Visitor center at Microsoft headquarters in Redmond, Washington. July, 2014 (Stephen Brashear/Getty Images)

Visitor center at Microsoft headquarters in Redmond, Washington. July, 2014 (Stephen Brashear/Getty Images)

Starbucks Sustainability Czar to Lead Microsoft’s Green Data Center Strategy

It’s no secret that Microsoft already has a lot of cloud data centers around the world. And the company is planning to build a whole lot more as it attempts to bite further into Amazon’s stranglehold on the cloud services market.

As it continues to build out its global cloud data center empire, Microsoft has to make sure it’s doing it in the most environmentally responsible way it can. It is one of tech’s biggest names and as such, it is under a lot of scrutiny by environmentalists and the public.

To help the cause, Microsoft has created a new role, dedicated specifically to data center sustainability. Not corporate sustainability, not energy strategy, not data center strategy, but data center sustainability. This week, the company announced it has hired Jim Hanna, who until recently led environmental affairs at Starbucks, to fill that role.

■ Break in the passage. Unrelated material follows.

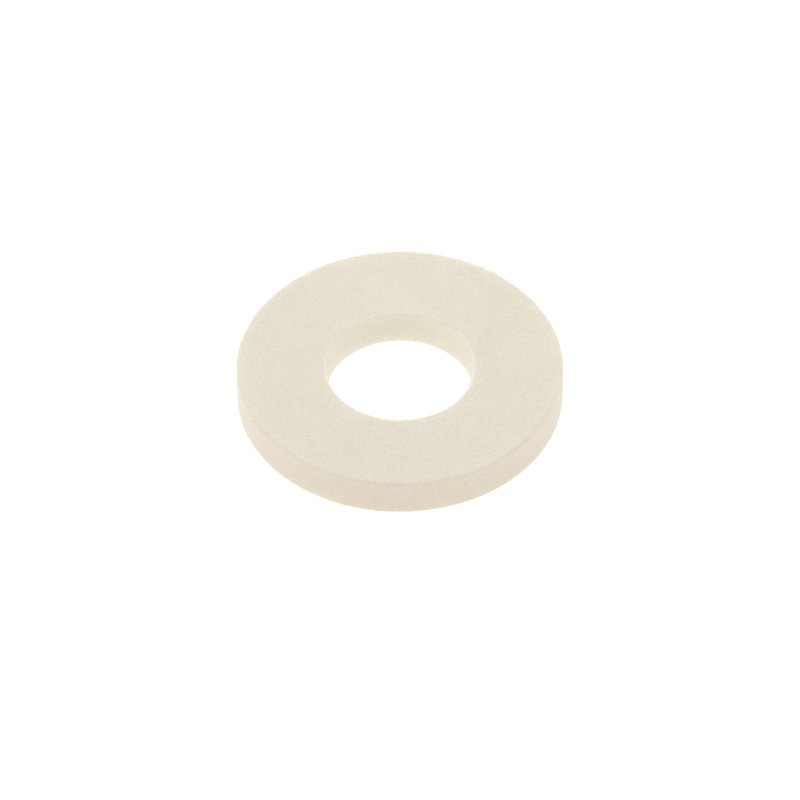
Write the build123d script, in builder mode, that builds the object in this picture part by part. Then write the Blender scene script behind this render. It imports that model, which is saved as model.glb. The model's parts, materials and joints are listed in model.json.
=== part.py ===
from build123d import *
import os

# Flat washer: one moulded ring of natural nylon.
# The frame's origin is the centre of the bore on the lower bearing face, with +Z up along the bore.

# Driving dimensions, in millimetres.
outer_diameter = 25.4
bore_diameter = 11.43
thickness = 3.175
outer_edge_radius = 0.20
bore_edge_radius = 0.25

os.makedirs("parts", exist_ok=True)

# The ring, between its two flat bearing faces.
with BuildPart() as washer:
    with BuildSketch() as ring:
        Circle(outer_diameter / 2)
        Circle(bore_diameter / 2, mode=Mode.SUBTRACT)
    extrude(amount=thickness)

    # The edges that the mould leaves soft: two round the outer wall, two round the bore.
    edges_by_radius = washer.edges().filter_by(GeomType.CIRCLE).group_by(SortBy.RADIUS)
    bore_edges = edges_by_radius[0]
    outer_edges = edges_by_radius[-1]
    fillet(bore_edges, bore_edge_radius)
    fillet(outer_edges, outer_edge_radius)

washer.part.label = "washer"
export_step(washer.part, "parts/washer.step")
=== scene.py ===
import json
import math

import bpy
from mathutils import Matrix, Vector, noise


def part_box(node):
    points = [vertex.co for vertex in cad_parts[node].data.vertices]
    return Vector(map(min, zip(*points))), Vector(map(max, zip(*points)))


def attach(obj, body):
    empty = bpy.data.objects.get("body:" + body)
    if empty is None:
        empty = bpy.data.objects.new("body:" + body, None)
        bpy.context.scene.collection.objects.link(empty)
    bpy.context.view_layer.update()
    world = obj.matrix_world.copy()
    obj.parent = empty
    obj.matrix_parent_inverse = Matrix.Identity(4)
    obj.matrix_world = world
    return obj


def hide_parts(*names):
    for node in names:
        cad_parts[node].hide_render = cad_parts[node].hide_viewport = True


MM = 0.001

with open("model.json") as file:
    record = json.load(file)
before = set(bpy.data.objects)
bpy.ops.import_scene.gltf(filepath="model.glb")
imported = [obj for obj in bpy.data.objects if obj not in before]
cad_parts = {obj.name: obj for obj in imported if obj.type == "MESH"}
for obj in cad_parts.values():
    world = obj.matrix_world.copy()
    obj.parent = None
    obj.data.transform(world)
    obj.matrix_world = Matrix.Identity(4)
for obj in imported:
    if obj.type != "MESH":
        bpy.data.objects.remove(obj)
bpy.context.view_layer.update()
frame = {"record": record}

# The ring's sizes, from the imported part. The bore's radius is its mount's.
low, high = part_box("washer")
outer_radius = (high.x - low.x) / 2
thickness = high.z - low.z
bore_mount = next(m for m in frame["record"]["mounts"] if m["name"] == "bore")
bore_radius = bore_mount["dims"]["r_mm"] * MM
bore_edge = 0.16 * MM
outer_edge = 0.16 * MM


# ---------------------------------------------------------------- the ring's mesh

ROUND_STEPS = 600
EDGE_STEPS = 8
FACE_STEPS = 44
WALL_STEPS = 20

# How uneven the moulding is: the size of the waves, and how far they move the surface.
EDGE_WAVE = 3.0 * MM
EDGE_UNEVENNESS = 0.25
SKIN_WAVE = 2.2 * MM
SKIN_UNEVENNESS = 0.006 * MM
SLOW_WAVE = 9.0 * MM
SLOW_UNEVENNESS = 0.012 * MM

# Where each kind of unevenness is taken from in the noise, so that they don't repeat one another.
SKIN_SHIFT = Vector((5, 5, 5))
RIM_SEED = 11
MOUTH_SEED = 23


def straight(start, end, steps, normal):
    """Section points from start up to, but not at, end. Each is its place and normal, as (radius, height)."""
    points = []
    for i in range(steps):
        t = i / steps
        place = (start[0] + (end[0] - start[0]) * t, start[1] + (end[1] - start[1]) * t)
        points.append((place, normal))
    return points


def rounded(centre, radius, first_degrees):
    """Section points along a quarter circle, counter-clockwise from first_degrees."""
    points = []
    for i in range(EDGE_STEPS):
        angle = math.radians(first_degrees + 90 * i / EDGE_STEPS)
        normal = (math.cos(angle), math.sin(angle))
        place = (centre[0] + radius * normal[0], centre[1] + radius * normal[1])
        points.append((place, normal))
    return points


def section(rim, mouth):
    """The cross-section, counter-clockwise from the outer wall's foot. Its edge radii are rim and mouth."""
    inner, outer, top = bore_radius, outer_radius, thickness
    points = straight((outer, rim), (outer, top - rim), WALL_STEPS, (1, 0))
    points += rounded((outer - rim, top - rim), rim, 0)
    points += straight((outer - rim, top), (inner + mouth, top), FACE_STEPS, (0, 1))
    points += rounded((inner + mouth, top - mouth), mouth, 90)
    points += straight((inner, top - mouth), (inner, mouth), WALL_STEPS, (-1, 0))
    points += rounded((inner + mouth, mouth), mouth, 180)
    points += straight((inner + mouth, 0), (outer - rim, 0), FACE_STEPS, (0, -1))
    points += rounded((outer - rim, rim), rim, 270)
    return points


def unevenness(place):
    """How far the moulded skin stands from its true surface at a place."""
    slow = noise.noise(place / SLOW_WAVE) * SLOW_UNEVENNESS
    skin = noise.noise(place / SKIN_WAVE + SKIN_SHIFT) * SKIN_UNEVENNESS
    return slow + skin


def edge_scale(direction, seed):
    """How much larger or smaller than its usual size an edge is in one direction round the ring."""
    place = direction * (outer_radius / EDGE_WAVE) + Vector((seed, seed, seed))
    return 1 + EDGE_UNEVENNESS * noise.noise(place)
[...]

“Microsoft is committed to building the most hyperscale public cloud that operates around the world in more regions than anyone else,” Rob Bernard, Microsoft’s chief environmental strategist, wrote in a blog post announcing the appointment. “This focus on growing the cloud means that we are making big investments in our data centers, where we are increasingly focused on sustainability.”

The company’s cloud is currently served out of more than 20 regions around the world. Each cloud region usually consists of more than one data center. Microsoft says it has already invested $15 billion in this global data center network, and it’s not stopping there.

Like other hyperscale cloud giants, Microsoft’s data center sustainability strategy consists of a combination of efficiency improvements and investment in renewable energy.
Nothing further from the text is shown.